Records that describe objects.
──────────────────────────────

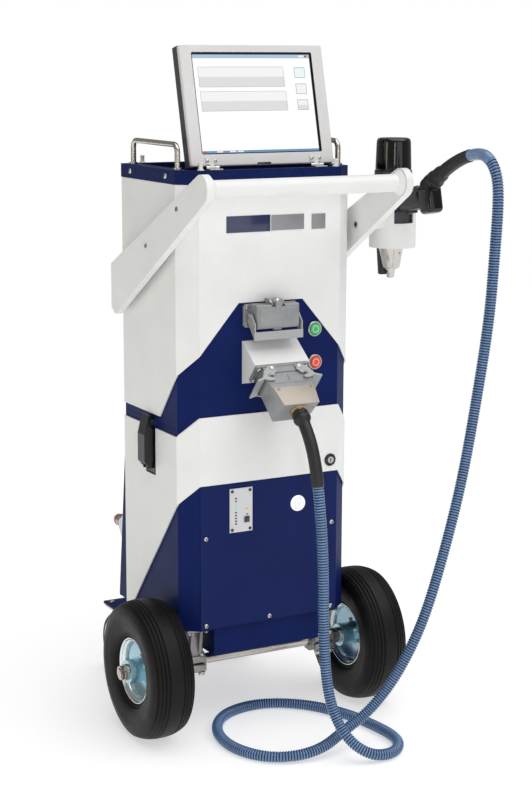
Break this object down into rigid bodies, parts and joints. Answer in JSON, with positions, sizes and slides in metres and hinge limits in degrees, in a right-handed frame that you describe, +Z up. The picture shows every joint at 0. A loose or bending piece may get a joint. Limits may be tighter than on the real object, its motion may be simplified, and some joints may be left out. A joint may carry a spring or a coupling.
{
  "type": "mobile metal analyzer",
  "caption": "Trolley-mounted metal analyzer: cabinet on wheels with a fold-back touchscreen, a pistol probe in a side holster and a corrugated hose to a lever-locked plug.",
  "frame": {"origin": "floor level, centre of the footprint measured without the hose and its two sleeves", "axes": "+Z up; -Y is the front with the controls, the sockets and the push bar; +X is the side of the probe holster; the wheel axle runs along X and the casters are at +Y"},
  "size_m": [0.61, 0.7543, 1.2673],
  "materials": {
    "navy_paint": "fine textured powder coat",
    "navy_panel": "satin paint",
    "navy_coarse": "coarse textured powder coat",
    "white_alloy": "white powder coat on aluminium",
    "white_coat": "orange-peel powder coat",
    "cast_chamber": "as cast",
    "unit_case": "potted electronics block",
    "battery_case": "matte",
    "stainless": "bright turned bar",
    "cast_bracket": "tumbled",
    "zinc": "bright zinc plate",
    "zinc_rim": "bright zinc plate with a bluish tint",
    "black_hinge": "satin black",
    "grey_casting": "grey powder coat on a casting",
    "lever_grey": "light grey",
    "black_rubber": "matte",
    "blue_hose": "ribbed, slightly glossy",
    "ring_metal": "bright nickel",
    "plate_white": "printed foil, left blank",
    "black_plastic": "moulded",
    "coupling_metal": "nickel-plated brass",
    "monitor_back": "moulded",
    "monitor_grey": "light grey moulding",
    "screen_glass": "touch panel over a backlit display",
    "probe_grey": "fine texture",
    "gloss_black": "glossy",
    "nozzle_steel": "machined",
    "trigger_plastic": "moulded",
    "button_green": "translucent, lit",
    "button_red": "translucent, lit",
    "button_white": "translucent, lit",
    "tyre_rubber": "ribbed rubber",
    "caster_rubber": "solid rubber on a plastic centre"
  },
  "bodies": {
    "trolley": {"lower_chassis": "navy_paint", "upper_chassis": "navy_paint", "upper_cover": "white_coat", "lower_cover": "white_coat", "access_panel": "navy_panel", "rear_cover": "navy_paint", "top_tray": "navy_coarse", "base_frame": "navy_paint", "optic_chamber": "cast_chamber", "computer_unit": "unit_case", "spark_source": "unit_case", "battery_pack": "battery_case", "axle": "stainless", "axle_clamps": "cast_bracket", "caster_plates": "zinc", "handle_arms": "white_alloy", "push_bar": "white_alloy", "fixings": "zinc", "lift_handles": "stainless", "hinge_leaves": "black_hinge", "holster_tube": "white_coat", "holster_cup": "white_coat", "spare_socket": "grey_casting", "wedge_box": "white_coat", "probe_socket": "grey_casting", "plug_hood": "grey_casting", "plug_boot": "black_rubber", "hose": "blue_hose", "control_rings": "ring_metal", "charge_plate": "plate_white", "latch_bases": "black_plastic", "gas_coupling": "coupling_metal"},
    "monitor": {"monitor_housing": "monitor_back", "monitor_bezel": "monitor_grey", "touchscreen": "screen_glass"},
    "probe": {"probe_housing": "probe_grey", "motor_cap": "gloss_black", "probe_grip": "gloss_black", "spark_nozzle": "nozzle_steel", "probe_sleeve": "black_rubber"},
    "trigger_body": {"trigger": "trigger_plastic"},
    "flap": {"socket_flap": "grey_casting"},
    "flap_catch": {"flap_lever": "lever_grey"},
    "key": {"key_barrel": "ring_metal"},
    "start": {"start_button": "button_green"},
    "stop": {"stop_button": "button_red"},
    "power": {"power_button": "button_white"},
    "charge_check": {"charge_button": "black_plastic"},
    "wheel_left": {"tyre_left": "tyre_rubber", "rim_left": "zinc_rim"},
    "swivel_left": {"caster_fork_left": "zinc"},
    "roller_left": {"caster_wheel_left": "caster_rubber"},
    "plug_catch_left": {"plug_lever_left": "lever_grey"},
    "latch_left": {"latch_lever_left": "black_plastic"},
    "wheel_right": {"tyre_right": "tyre_rubber", "rim_right": "zinc_rim"},
    "swivel_right": {"caster_fork_right": "zinc"},
    "roller_right": {"caster_wheel_right": "caster_rubber"},
    "plug_catch_right": {"plug_lever_right": "lever_grey"},
    "latch_right": {"latch_lever_right": "black_plastic"}
  },
  "joints": [
    {"name": "monitor_fold", "type": "hinge", "parent": "trolley", "child": "monitor", "pos_m": [-0.021, -0.1303, 1.05355], "axis": [-1, 0, 0], "range_deg": [-10, 75]},
    {"name": "probe_lift", "type": "slide", "parent": "trolley", "child": "probe", "axis": [0, 0, 1], "range_m": [0, 0.16], "deforming": ["hose"]},
    {"name": "trigger_pull", "type": "slide", "parent": "probe", "child": "trigger_body", "axis": [0, 0.225, 0.9744], "range_m": [0, 0.005], "stiffness_N_per_m": 600, "springref_m": -0.001},
    {"name": "flap_open", "type": "hinge", "parent": "trolley", "child": "flap", "pos_m": [-0.023, -0.17655, 0.8135], "axis": [-1, 0, 0], "range_deg": [0, 110]},
    {"name": "flap_catch_swing", "type": "hinge", "parent": "trolley", "child": "flap_catch", "pos_m": [-0.023, -0.16555, 0.785], "axis": [1, 0, 0], "range_deg": [0, 25]},
    {"name": "plug_catch_left_swing", "type": "hinge", "parent": "trolley", "child": "plug_catch_left", "pos_m": [-0.051, -0.19424, 0.68004], "axis": [0, 0.6601, -0.7512], "range_deg": [0, 35]},
    {"name": "plug_catch_right_swing", "type": "hinge", "parent": "trolley", "child": "plug_catch_right", "pos_m": [0.005, -0.19424, 0.68004], "axis": [0, -0.6601, 0.7512], "range_deg": [0, 35]},
    {"name": "key_turn", "type": "hinge", "parent": "trolley", "child": "key", "pos_m": [0.107, -0.15255, 0.501], "axis": [0, 1, 0], "range_deg": [0, 90]},
    {"name": "start_press", "type": "slide", "parent": "trolley", "child": "start", "axis": [0, 1, 0], "range_m": [0, 0.0025], "stiffness_N_per_m": 300},
    {"name": "stop_press", "type": "slide", "parent": "trolley", "child": "stop", "axis": [0, 1, 0], "range_m": [0, 0.0025], "stiffness_N_per_m": 300},
    {"name": "power_press", "type": "slide", "parent": "trolley", "child": "power", "axis": [0, 1, 0], "range_m": [0, 0.0025], "stiffness_N_per_m": 300},
    {"name": "charge_check_press", "type": "slide", "parent": "trolley", "child": "charge_check", "axis": [0, 1, 0], "range_m": [0, 0.0005], "stiffness_N_per_m": 300},
    {"name": "latch_left_swing", "type": "hinge", "parent": "trolley", "child": "latch_left", "pos_m": [-0.2053, -0.01025, 0.498], "axis": [0, -1, 0], "range_deg": [0, 100]},
    {"name": "wheel_left_spin", "type": "hinge", "parent": "trolley", "child": "wheel_left", "pos_m": [-0.2477, -0.09625, 0.13], "axis": [1, 0, 0], "continuous": true},
    {"name": "swivel_left_turn", "type": "hinge", "parent": "trolley", "child": "swivel_left", "pos_m": [-0.153, 0.20375, 0.1384], "axis": [0, 0, 1], "continuous": true},
    {"name": "roller_left_spin", "type": "hinge", "parent": "swivel_left", "child": "roller_left", "pos_m": [-0.153, 0.24175, 0.0625], "axis": [1, 0, 0], "continuous": true},
    {"name": "latch_right_swing", "type": "hinge", "parent": "trolley", "child": "latch_right", "pos_m": [0.1633, -0.01025, 0.498], "axis": [0, 1, 0], "range_deg": [0, 100]},
    {"name": "wheel_right_spin", "type": "hinge", "parent": "trolley", "child": "wheel_right", "pos_m": [0.2057, -0.09625, 0.13], "axis": [1, 0, 0], "continuous": true},
    {"name": "swivel_right_turn", "type": "hinge", "parent": "trolley", "child": "swivel_right", "pos_m": [0.111, 0.20375, 0.1384], "axis": [0, 0, 1], "continuous": true},
    {"name": "roller_right_spin", "type": "hinge", "parent": "swivel_right", "child": "roller_right", "pos_m": [0.111, 0.24175, 0.0625], "axis": [1, 0, 0], "continuous": true}
  ]
}
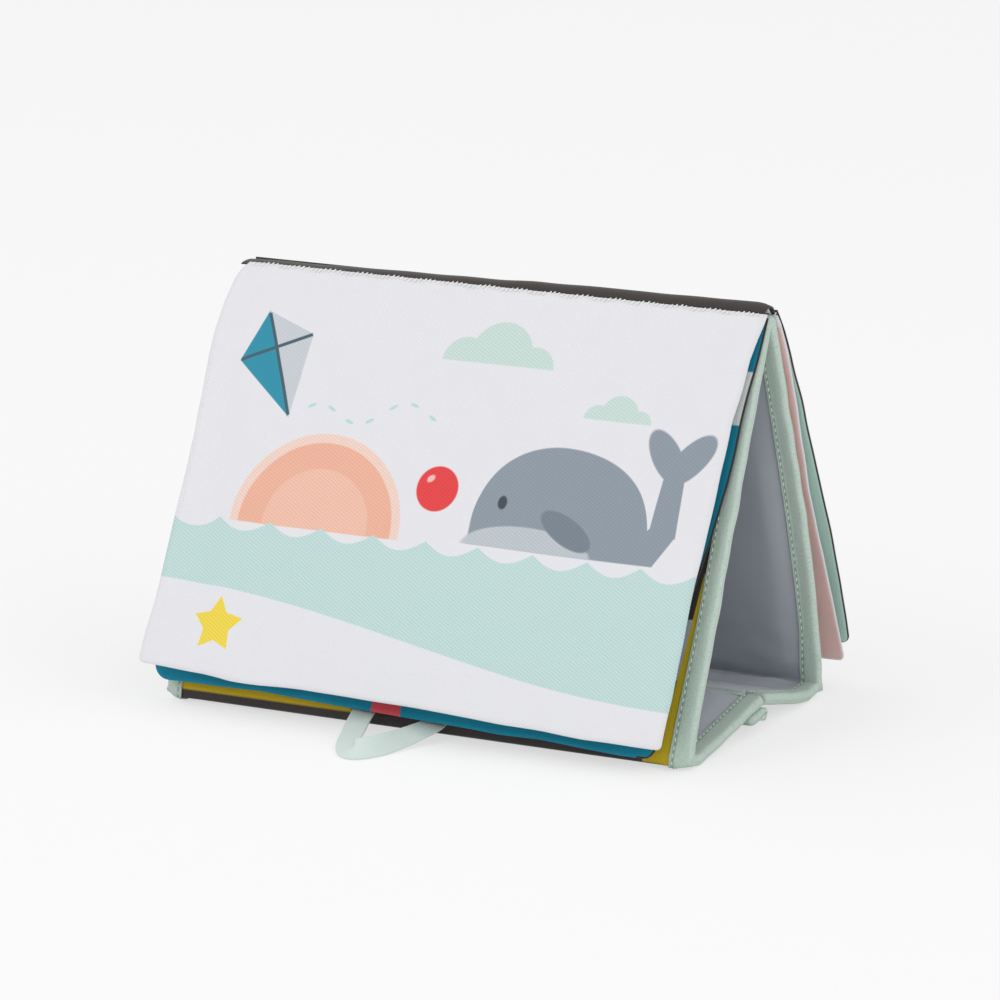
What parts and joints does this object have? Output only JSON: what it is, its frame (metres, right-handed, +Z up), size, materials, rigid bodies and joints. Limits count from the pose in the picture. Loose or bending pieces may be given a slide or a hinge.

──────────────────────────────

Task.
From the entries above, list each line with "rigid" in it.

Response.
Break this object down into rigid bodies, parts and joints. Answer in JSON, with positions, sizes and slides in metres and hinge limits in degrees, in a right-handed frame that you describe, +Z up. The picture shows every joint at 0. A loose or bending piece may get a joint. Limits may be tighter than on the real object, its motion may be simplified, and some joints may be left out. A joint may carry a spring or a coupling.
What parts and joints does this object have? Output only JSON: what it is, its frame (metres, right-handed, +Z up), size, materials, rigid bodies and joints. Limits count from the pose in the picture. Loose or bending pieces may be given a slide or a hinge.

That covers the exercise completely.